全員の納得を得るには時間も根気も必要ですが、丁寧な対話と敬意を持った対応こそが、墓じまいを円満に進める最大の鍵となります。

トラブルになったときの相談先と対応方法

墓じまいの過程では、親族間の意見の対立や、お寺・石材店との交渉トラブルが発生することがあります。もし話し合いだけでは解決が難しいと感じたら、第三者の力を借りて問題の収束を図ることが大切です。

弁護士への相談

親族との間で感情的な対立がこじれたり、遺骨の引き渡しや費用の分担をめぐって法的な判断が必要になった場合は、弁護士への相談を検討しましょう。特に以下のようなケースでは、早めの対応が有効です。

  • 墓の名義人が協力を拒否している
  • 相続トラブルに発展しそうな雰囲気がある
  • 離檀料が法外に高く請求されている
  • 親族の一部から誹謗中傷や無視といった嫌がらせを受けている

弁護士を通じた文書でのやり取りは、感情的なもつれを避けつつ冷静な話し合いを進める手段になります。費用の目安としては、初回相談料が5,000~10,000円、内容証明の送付は2~3万円が一般的です。

家庭裁判所への調停申立て

親族の誰が「祭祀承継者」かで揉めている場合や、名義人が不在・不明な場合には、家庭裁判所に調停を申し立てるという方法があります。調停委員が中立の立場で間に入り、双方の意見を整理したうえで解決を目指します。

申立てには戸籍謄本や相続関係図、墓地使用許可証の写しなどが必要で、費用は数千円程度で済みます。

国民生活センターの活用

高額な離檀料の請求や、石材店との契約トラブルがあった場合は、消費者トラブルを扱う「国民生活センター」への相談も選択肢のひとつです。行政が運営する相談窓口のため、無料で専門家に対応してもらえる点が魅力です。

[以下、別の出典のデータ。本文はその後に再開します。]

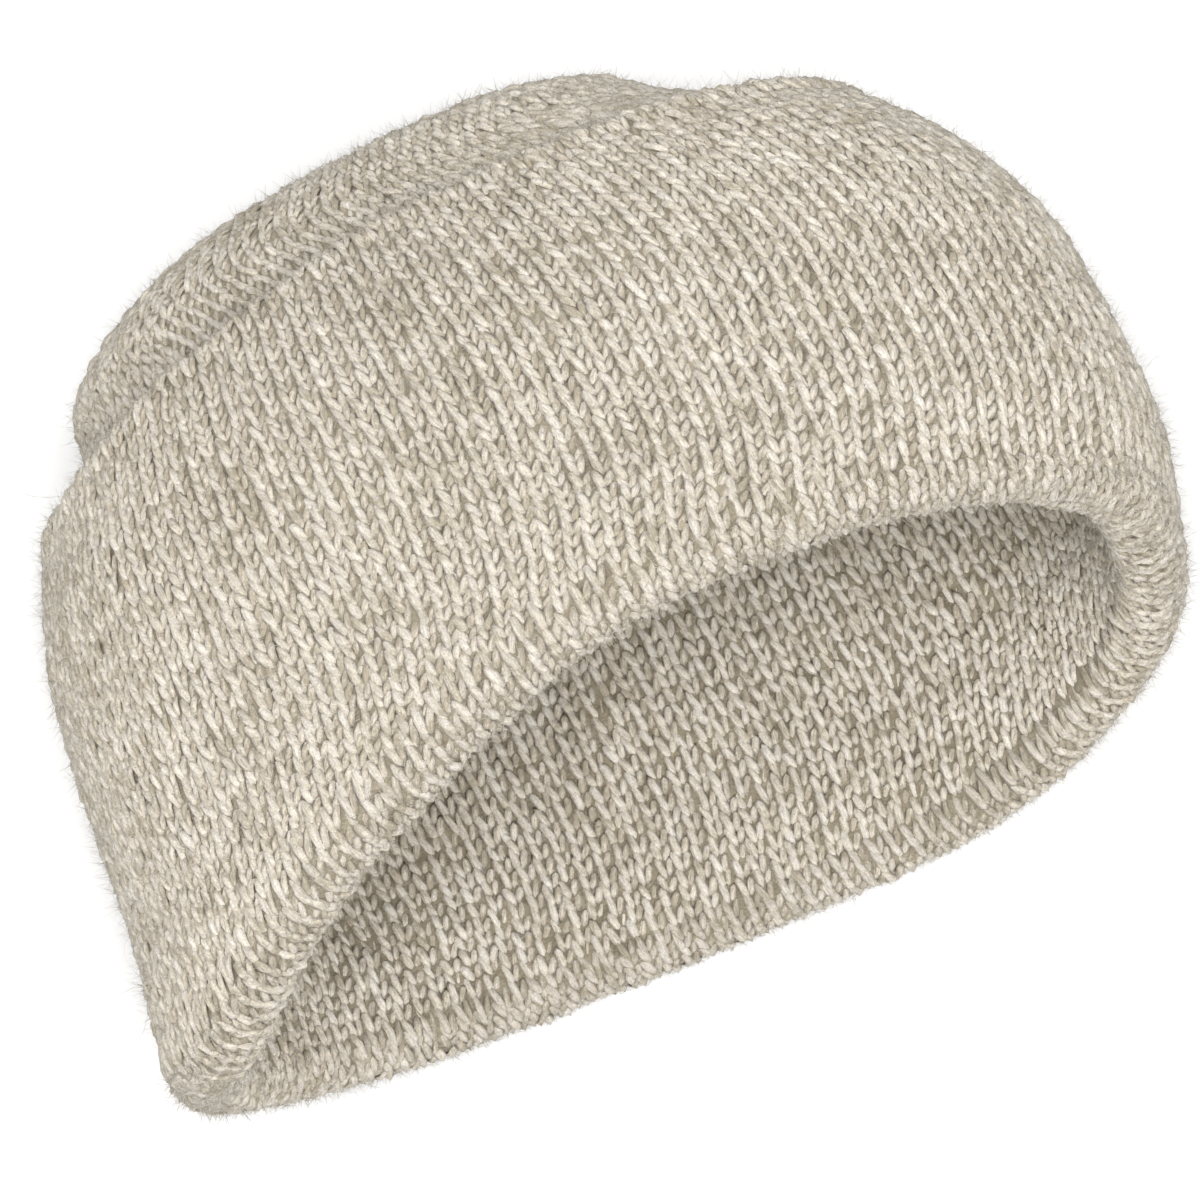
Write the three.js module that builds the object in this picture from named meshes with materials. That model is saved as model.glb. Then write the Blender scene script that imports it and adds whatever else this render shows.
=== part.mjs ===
// A knitted watch cap with a tall turned-up cuff, lying on its side on a flat surface.
// Millimetres, +Z up. The mouth faces -Y, the crown points to +Y, and the width runs along X.
// The origin is on the surface that the cap lies on, under the middle of the cap.
import * as THREE from 'three';

// Overall sizes
const capWidth = 215;          // side to side, over the cuff
const mouthHeight = 134;       // from the surface to the top of the upper wall, at the mouth
const capReach = 157;          // from the wall's lower edge to the tip of the crown, along the axis
const crownDroop = 31;         // how much lower the tip of the crown lies than the middle of the mouth
const wallBow = 9;             // how far the walls bow to the +X side between the mouth and the tip
const rimSetback = 40;         // how far the upper rim lies behind the lower one

// Knitted walls, each of two layers of cloth
const crownThickness = 4.6;
const cuffThickness = 5.2;
const layerGap = 0.4;          // between the crown's wall and the cuff

// Cuff
const cuffHeight = 122;        // from the wall's lower edge to the cuff's top edge, along the wall
const topRoll = 4.5;           // length of the soft edge along the cuff's top
const topSwell = 0.9;          // how far that edge stands proud of the cuff
const rimRoll = 13;            // length of the rolled rim above the wall's lower edge
const rimDrop = 7;             // how far the roll hangs past the wall's lower edge
const rimSwell = 1.2;          // how far the roll stands proud of the cuff outside
const swellReach = 16;         // how far up the cuff that swelling fades
const rimInside = 6.8;         // how far the roll reaches in from the face between the two walls
const turnInside = 14;         // where the turned-under cloth meets the crown's wall inside

// Fineness of the solids
const columns = 64;
const crownRows = 17;
const cuffRows = 12;
const rollRows = 6;
const tipLevel = 2;            // how far from the tip its direction is taken

const wallWidth = capWidth - 2 * cuffThickness - layerGap;
const wallBottom = cuffThickness + layerGap / 2;
const wallTop = mouthHeight - wallBottom;
const axisHeight = (wallBottom + wallTop) / 2;

// The side line of the crown's wall: shares of capReach, of half the width and of wallBow
const sideRows = [
  { reach: 0.00, width: 0.985, bow: 0.00 },
  { reach: 0.14, width: 1.000, bow: 0.50 },
  { reach: 0.28, width: 1.000, bow: 0.65 },
  { reach: 0.42, width: 0.985, bow: 0.70 },
  { reach: 0.55, width: 0.940, bow: 0.55 },
  { reach: 0.67, width: 0.855, bow: 0.35 },
  { reach: 0.78, width: 0.740, bow: 0.10 },
  { reach: 0.87, width: 0.645, bow: -0.55 },
  { reach: 0.94, width: 0.530, bow: -0.30 },
  { reach: 0.985, width: 0.340, bow: -0.10 },
  { reach: 1.00, width: 0.000, bow: -0.10 },
];

// How far the rim lies towards the crown, as shares of rimSetback, every 30 degrees.
// 0 is the top of the upper wall, and 90 is the +X side.
const rimRows = [1.00, 0.98, 0.74, 0.50, 0.20, -0.04, 0.00, 0.11, 0.18, 0.17, 0.18, 0.62];

// Height of the cuff's top edge, as shares of cuffHeight, every 45 degrees
const edgeRows = [1.01, 0.98, 0.95, 0.94, 0.94, 0.95, 0.945, 0.97];

// Soft folds and hollows: the middle and the spread as degrees round and as shares of cuffHeight,
// and the depth as a share of capWidth, inwards when it is below zero
const foldRows = [
  { angle: -8, spread: 26, along: 0.16, length: 0.20, depth: -0.014 },
  { angle: 40, spread: 24, along: 0.55, length: 0.45, depth: 0.010 },
  { angle: -38, spread: 20, along: 0.60, length: 0.40, depth: 0.008 },
  { angle: -66, spread: 15, along: 0.45, length: 0.55, depth: -0.008 },
  { angle: 14, spread: 13, along: 0.95, length: 0.35, depth: -0.010 },
  { angle: 180, spread: 40, along: 1.35, length: 0.35, depth: -0.018 },
];

const sectionPower = { upper: 2.25, lower: 2.5 };  // 2 is an ellipse, and more is squarer
const pressBlend = 5;          // over how much height the pressed side rounds up from the surface

const sideLine = new THREE.CatmullRomCurve3(
  sideRows.map((row) => new THREE.Vector3(
    row.reach * capReach,
    row.width * wallWidth / 2,
    row.bow * wallBow,
  )),
);
const wallLength = sideLine.getLength();

// The value of a closed table at an angle in degrees, on a smooth curve through its rows.
function around(table, degrees) {
  const place = THREE.MathUtils.euclideanModulo(degrees, 360) / 360 * table.length;
  const row = Math.floor(place);
  const at = (step) => table[(row + step + table.length) % table.length];
  const t = place - row;
  const slope0 = (at(1) - at(-1)) / 2;
  const slope1 = (at(2) - at(0)) / 2;
  return at(0) * (2 * t ** 3 - 3 * t ** 2 + 1) + slope0 * (t ** 3 - 2 * t ** 2 + t)
    + at(1) * (3 * t ** 2 - 2 * t ** 3) + slope1 * (t ** 3 - t ** 2);
}

// The larger of two heights, with a rounded change between them.
function softMax(a, b, blend) {
  const overlap = Math.max(blend - Math.abs(a - b), 0);
  return Math.max(a, b) + overlap ** 2 / (4 * blend);
}

// A point of the side line, carried straight on below the wall's lower edge.
function sidePoint(along) {
  if (along >= 0) return sideLine.getPointAt(Math.min(along / wallLength, 1));
  return sideLine.getPointAt(0).addScaledVector(sideLine.getTangentAt(0), along);
}

function foldDepth(degrees, along) {
  return foldRows.reduce((sum, fold) => {
    const turn = THREE.MathUtils.euclideanModulo(degrees - fold.angle + 180, 360) - 180;
    const a = turn / fold.spread;
    const b = (along / cuffHeight - fold.along) / fold.length;
    return sum + fold.depth * capWidth * Math.exp(-(a ** 2 + b ** 2) / 2);
  }, 0);
}

// The face between the crown's wall and the cuff, at an angle round the cap and a length along
// the wall. The side that the cap lies on is pressed flat.
function facePoint(degrees, along) {
  const side = sidePoint(along);
  const angle = THREE.MathUtils.degToRad(degrees);
  const upper = Math.cos(angle) >= 0;
  const power = upper ? sectionPower.upper : sectionPower.lower;
  const square = (Math.abs(Math.cos(angle)) ** power + Math.abs(Math.sin(angle)) ** power) ** (-1 / power);
  const share = side.y / (wallWidth / 2);
  const fade = Math.max(1 - Math.max(side.x, 0) / capReach, 0);
  const rise = upper ? wallTop - axisHeight : axisHeight;
  const radius = square * (share + foldDepth(degrees, along) * Math.min(share * 2, 1) / rise);
  const axis = axisHeight - crownDroop * (1 - fade);
  return new THREE.Vector3(
    radius * wallWidth / 2 * Math.sin(angle) + side.z,
    side.x + around(rimRows, degrees) * rimSetback * fade,
    softMax(axis + radius * rise * Math.cos(angle), wallBottom, pressBlend),
  );
}

function faceNormal(degrees, along) {
  const level = Math.min(along, wallLength - tipLevel);
  const step = 0.5;
  const round = facePoint(degrees + step, level).sub(facePoint(degrees - step, level));
  const up = facePoint(degrees, level + step).sub(facePoint(degrees, level - step));
  return round.cross(up).normalize();
}

// A point that stands off the face, and never below the surface that the cap lies on.
function wallPoint(degrees, along, out) {
  const point = facePoint(degrees, along).addScaledVector(faceNormal(degrees, along), out);
  point.z = Math.max(point.z, 0);
  return point;
}

// A closed body from rows of points round the cap. The rows of a ring close on each other, and
// the rows of a bowl end at a point each.
function closedBody(rows, isBowl) {
  const positions = [];
  const starts = rows.map((row) => {
    const start = positions.length / 3;
    row.forEach((point) => positions.push(point.x, point.y, point.z));
    return start;
  });
  const at = (row, column) => starts[row] + column % rows[row].length;
  const index = [];
  const bands = isBowl ? rows.length - 1 : rows.length;
  for (let row = 0; row < bands; row += 1) {
    const next = (row + 1) % rows.length;
    for (let column = 0; column < columns; column += 1) {
      if (rows[row].length > 1) index.push(at(row, column), at(next, column), at(row, column + 1));
      if (rows[next].length > 1) index.push(at(row, column + 1), at(next, column), at(next, column + 1));
    }
  }
  const geometry = new THREE.BufferGeometry();
  geometry.setAttribute('position', new THREE.Float32BufferAttribute(positions, 3));
  geometry.setIndex(index);
  geometry.computeVertexNormals();
  return geometry;
}

// A row of points round the cap. The length along the wall may change with the angle.
function ringRow(levelAt, outAt) {
  return Array.from({ length: columns }, (_, column) => {
    const degrees = 360 * column / columns;
    const along = levelAt(degrees);
    return wallPoint(degrees, along, outAt(along));
  });
}

const flatRow = (along, out) => ringRow(() => along, () => out);

function tipPoint(out) {
  const normal = new THREE.Vector3();
  for (let column = 0; column < columns; column += 1) {
    normal.add(faceNormal(360 * column / columns, wallLength - tipLevel));
  }
  return facePoint(0, wallLength).addScaledVector(normal.normalize(), out);
}

// The crown: a round bowl whose wall runs down inside the cuff to the turned-under cloth.
function crownGeometry() {
  const outside = -layerGap / 2;
  const inside = outside - crownThickness;
  const bottom = turnInside + layerGap;
  const level = (row) => bottom + (wallLength - bottom) * row / crownRows;
  const rows = [[tipPoint(outside)]];
  for (let row = crownRows - 1; row >= 0; row -= 1) rows.push(flatRow(level(row), outside));
  for (let row = 0; row < crownRows; row += 1) rows.push(flatRow(level(row), inside));
  rows.push([tipPoint(inside)]);
  return closedBody(rows, true);
}

// The cuff: the cloth turned up outside the wall, rolled over at its top edge and at the rim,
// and turned under inside as far as the crown's wall.
function cuffGeometry() {
  const inner = layerGap / 2;
  const outer = inner + cuffThickness;
  const skin = (along) => outer + rimSwell * Math.exp(-(((along - rimRoll) / swellReach) ** 2));
  const edge = (degrees) => around(edgeRows, degrees) * cuffHeight;
  const level = (share, bottom) => (degrees) => bottom + (edge(degrees) - topRoll - bottom) * share;
  const rows = [];

  for (let row = 0; row <= cuffRows; row += 1) {
    rows.push(ringRow(level(1 - row / cuffRows, rimRoll), skin));
  }
  const rollMiddle = (skin(rimRoll) - rimInside) / 2;
  const rollHalf = (skin(rimRoll) + rimInside) / 2;
  for (let row = 1; row < 2 * rollRows; row += 1) {
    const turn = Math.PI * row / (2 * rollRows);
    const along = rimRoll - (rimRoll + rimDrop) * Math.sin(turn);
    rows.push(flatRow(along, rollMiddle + rollHalf * Math.cos(turn)));
  }
  rows.push(flatRow(rimRoll, -rimInside));
  rows.push(flatRow(turnInside, -crownThickness));
  for (let row = 0; row <= cuffRows; row += 1) {
    rows.push(ringRow(level(row / cuffRows, turnInside), () => inner));
  }
  const topMiddle = (outer + topSwell + inner) / 2;
  const topHalf = (outer + topSwell - inner) / 2;
  for (let row = 1; row < rollRows; row += 1) {
    const turn = Math.PI * row / rollRows;
    const along = (degrees) => edge(degrees) - topRoll * (1 - Math.sin(turn));
    rows.push(ringRow(along, () => topMiddle - topHalf * Math.cos(turn)));
  }
  return closedBody(rows, false);
}

function woolMaterial(colour) {
  return new THREE.MeshStandardMaterial({ color: colour, roughness: 0.95, metalness: 0 });
}

function namedMesh(name, geometry, material) {
  const mesh = new THREE.Mesh(geometry, material);
  mesh.name = name;
  return mesh;
}

const cap = new THREE.Group();
cap.add(namedMesh('crown', crownGeometry(), woolMaterial(0xcfc8bb)));
cap.add(namedMesh('cuff', cuffGeometry(), woolMaterial(0xd2cbbd)));

const bounds = new THREE.Box3().setFromObject(cap);
const middle = bounds.getCenter(new THREE.Vector3());
cap.position.set(-middle.x, -middle.y, -bounds.min.z);

export default cap;
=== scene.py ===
"""A knitted wool watch cap with a tall turned-up cuff, lying on its side with its mouth open.

Every stitch is laid on the form of the two CAD walls, one loop of yarn with two legs.
Lengths are in metres, and the frame is the CAD part's own.
"""
import math

import bpy
import numpy as np
from mathutils import Matrix, Vector


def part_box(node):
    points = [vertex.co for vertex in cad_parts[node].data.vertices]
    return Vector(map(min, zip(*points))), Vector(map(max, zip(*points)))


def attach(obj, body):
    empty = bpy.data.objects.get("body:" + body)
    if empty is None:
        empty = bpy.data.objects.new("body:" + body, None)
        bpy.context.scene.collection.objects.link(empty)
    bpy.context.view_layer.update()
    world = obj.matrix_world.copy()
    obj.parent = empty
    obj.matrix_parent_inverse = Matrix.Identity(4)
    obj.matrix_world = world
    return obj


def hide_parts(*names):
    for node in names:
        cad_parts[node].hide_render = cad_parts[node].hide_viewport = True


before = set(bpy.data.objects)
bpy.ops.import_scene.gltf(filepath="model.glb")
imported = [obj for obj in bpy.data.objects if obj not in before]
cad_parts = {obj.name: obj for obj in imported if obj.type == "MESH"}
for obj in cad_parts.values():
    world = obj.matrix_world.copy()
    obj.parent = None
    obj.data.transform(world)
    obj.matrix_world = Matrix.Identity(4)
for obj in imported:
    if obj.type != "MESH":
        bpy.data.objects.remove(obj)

bl_info = {
    "name": "Watch Cap",
    "version": (1, 0, 0),
    "blender": (4, 5, 0),
    "location": "View3D > Sidebar > Watch Cap",
    "description": "Knits the watch cap on the form of its CAD walls and sets up its studio",
    "category": "Object",
}

MM = 0.001

# The form of the walls, in millimetres, as on the CAD part
CAP_WIDTH = 215
MOUTH_HEIGHT = 134
CAP_REACH = 157
CROWN_DROOP = 31
WALL_BOW = 9
RIM_SETBACK = 40
CROWN_THICKNESS = 4.6
CUFF_THICKNESS = 5.2
LAYER_GAP = 0.4
CUFF_HEIGHT = 122
TOP_ROLL = 4.5
TOP_SWELL = 0.9
RIM_ROLL = 13
RIM_DROP = 7
RIM_SWELL = 1.2
SWELL_REACH = 16
RIM_INSIDE = 6.8
TURN_INSIDE = 14

WALL_WIDTH = CAP_WIDTH - 2 * CUFF_THICKNESS - LAYER_GAP
WALL_BOTTOM = CUFF_THICKNESS + LAYER_GAP / 2
WALL_TOP = MOUTH_HEIGHT - WALL_BOTTOM
AXIS_HEIGHT = (WALL_BOTTOM + WALL_TOP) / 2

# The side line of the wall: shares of the reach, of half the width and of the bow
SIDE_ROWS = np.array([
    (0.00, 0.985, 0.00), (0.14, 1.000, 0.50), (0.28, 1.000, 0.65), (0.42, 0.985, 0.70),
    (0.55, 0.940, 0.55), (0.67, 0.855, 0.35), (0.78, 0.740, 0.10), (0.87, 0.645, -0.55),
    (0.94, 0.530, -0.30), (0.985, 0.340, -0.10), (1.00, 0.000, -0.10),
])
RIM_ROWS = np.array([1.00, 0.98, 0.74, 0.50, 0.20, -0.04, 0.00, 0.11, 0.18, 0.17, 0.18, 0.62])
EDGE_ROWS = np.array([1.01, 0.98, 0.95, 0.94, 0.94, 0.95, 0.945, 0.97])
# Soft folds: angle, spread, place and length up the cuff, depth
FOLD_ROWS = np.array([
    (-8, 26, 0.16, 0.20, -0.014), (40, 24, 0.55, 0.45, 0.010), (-38, 20, 0.60, 0.40, 0.008),
    (-66, 15, 0.45, 0.55, -0.008), (14, 13, 0.95, 0.35, -0.010), (180, 40, 1.35, 0.35, -0.018),
])
UPPER_POWER, LOWER_POWER = 2.25, 2.5
PRESS_BLEND = 5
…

電話相談や対面相談が可能で、必要に応じて地方自治体の消費生活センターに引き継がれます。中立的な第三者が間に入ることで、交渉がスムーズになることがあります。

墓じまい代行業者への相談

墓じまいを代行する業者の中には、親族間の調整やお寺との交渉をサポートしてくれるサービスを提供しているところもあります。専門知識が豊富なスタッフが対応してくれるため、最初から一貫して任せたい方には心強い存在です。

注意点としては、業者によって対応範囲が異なるため、契約前にトラブル解決支援が含まれているかを確認することが大切です。

信頼できる相談先を早めに確保する

トラブルが大きくなる前に、客観的な立場で助けてくれる第三者に相談することで、大きな精神的・金銭的負担を避けられます。問題を一人で抱え込まず、専門家の力を借りて冷静に対処していきましょう。